Abstract: “This study was carried out to investigate the status of the flare-horned markhor (Capra falconeri falconeri) in Jutial Conservancy, District Gilgit, Gilgit-Baltistan. Field surveys were conducted during the winter (rut season) of 2014 when markhor population gathered in large herds at lower slopes. Habitat degradation due to removal of natural vegetation for fodder, firewood collection, over-grazing of pastures by livestock and uncontrolled movement of tourists in the core markhor habitat are still major factors that restrict the markhor population in the conservancy. The illegal hunting in the Conservancy is still a threat to markhor population due to movement of markhor to the adjacent/surrounding conservancies of Sai and Kargah. Field surveys using vantage point method for counting markhor were conducted in potential markhor habitat during December, 2014 and questionnaire-based interviews were also held with the community wildlife rangers, local hunters and shepherds to assess the ingenious knowledge and to compare the current and past status of the species. Survey results revealed the presence of a total of 162 markhor with the composition of kids/yearlings, females and males. The results of the study also indicated a significant increase in the population of markhor, including trophy-sized animals, validating that community participation and co-management has contributed to the conservation of the area’s wildlife and habitat. The outcomes of the study further justify that the conservation interventions, specifically the trophy hunting program initiated in the Conservancy both by the Parks & Wildlife Department Gilgit-Baltistan and the Wildlife Conservation Society, are a successful model of community-based markhor conservation in the region, which can be replicated in other parts of the range of the species for collaborative management of markhor and other natural resources and to improve the livelihood of local communities.”

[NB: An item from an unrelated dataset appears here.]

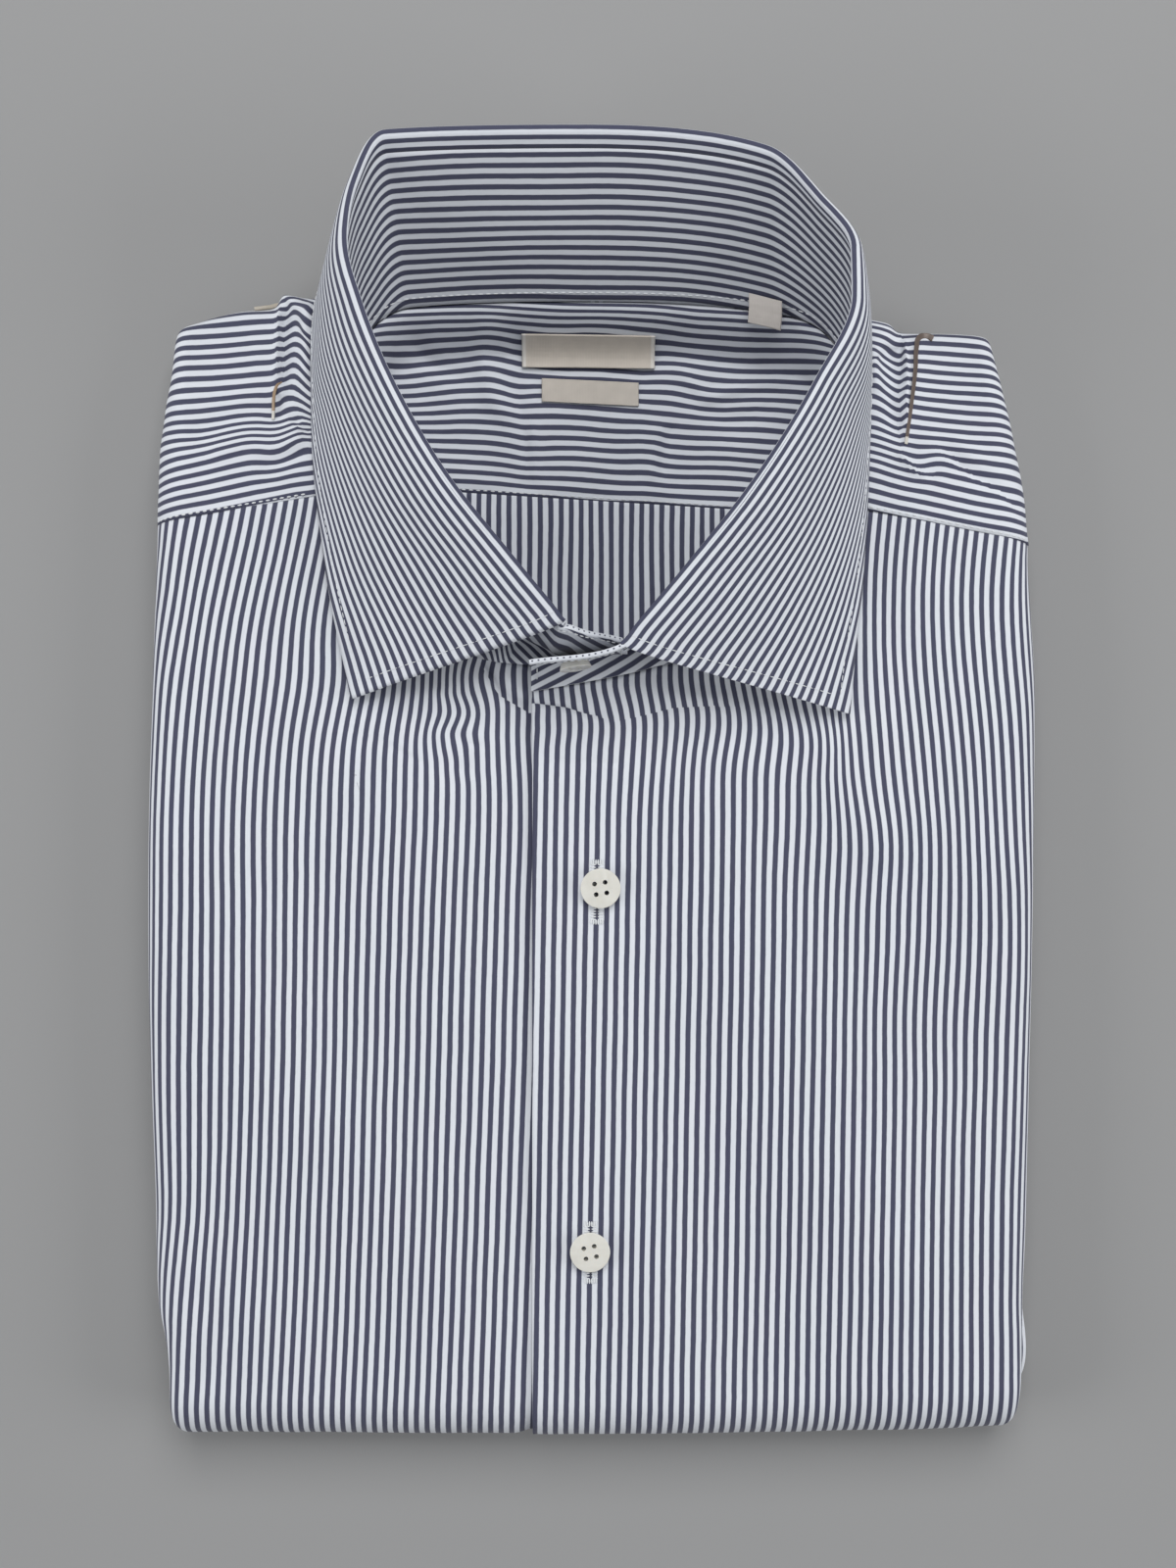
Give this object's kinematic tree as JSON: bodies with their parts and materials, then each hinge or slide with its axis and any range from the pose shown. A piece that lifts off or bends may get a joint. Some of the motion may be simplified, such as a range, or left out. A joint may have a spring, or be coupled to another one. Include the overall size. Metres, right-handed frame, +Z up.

Population reduction by hunting helps control human–wildlife conflicts for a species that is a conservation success story.” 2020. David L. Garshelis, Karen V. Noyce & Veronique St-Louis. PLOS ONE 15(8): e0237274.

Abstract: “Among the world’s large Carnivores, American black bears (Ursus americanus) are the foremost conservation success story. Populations have been expanding across North America because the species is adaptable and tolerant of living near people, and because management agencies in the U.S. and Canada controlled hunting and other human-sources of mortality. As a result, human–black bear conflicts (damage to property, general nuisance, threat to human safety) have dramatically increased in some areas, making it urgently important to develop and deploy a variety of mitigation tools. Previous studies claimed that legal hunting did not directly reduce conflicts, but they did not evaluate whether hunting-controlled conflicts via management of population size. Here, we compared temporal patterns of phoned-in complaints about black bears (total ~63,500) in Minnesota, USA, over 4 decades to corresponding bear population estimates: both doubled during the first decade. We also quantified natural bear foods, and found that large year-to-year fluctuations affected numbers of complaints; however, since this variation is due largely to weather, this factor cannot be managed. Complaints fell sharply when the management agency (1) shifted more responsibility for preventing and mitigating conflicts to the public; and (2) increased hunting pressure to reduce the bear population. This population reduction was more extreme than intended, however, and after hunting pressure was curtailed, population regrowth was slower than anticipated; consequently, both population size and complaints remained at relatively low levels statewide for 2 decades (although with local hotspots). These long-term data indicated that conflicts can be kept in tolerable bounds by managing population size through hunting; but due to the bluntness of this instrument and deficiencies and uncertainties in monitoring and manipulating populations, it is wiser to maintain a population at a level where conflicts are socially-acceptable than try to reduce it once it is well beyond that point.”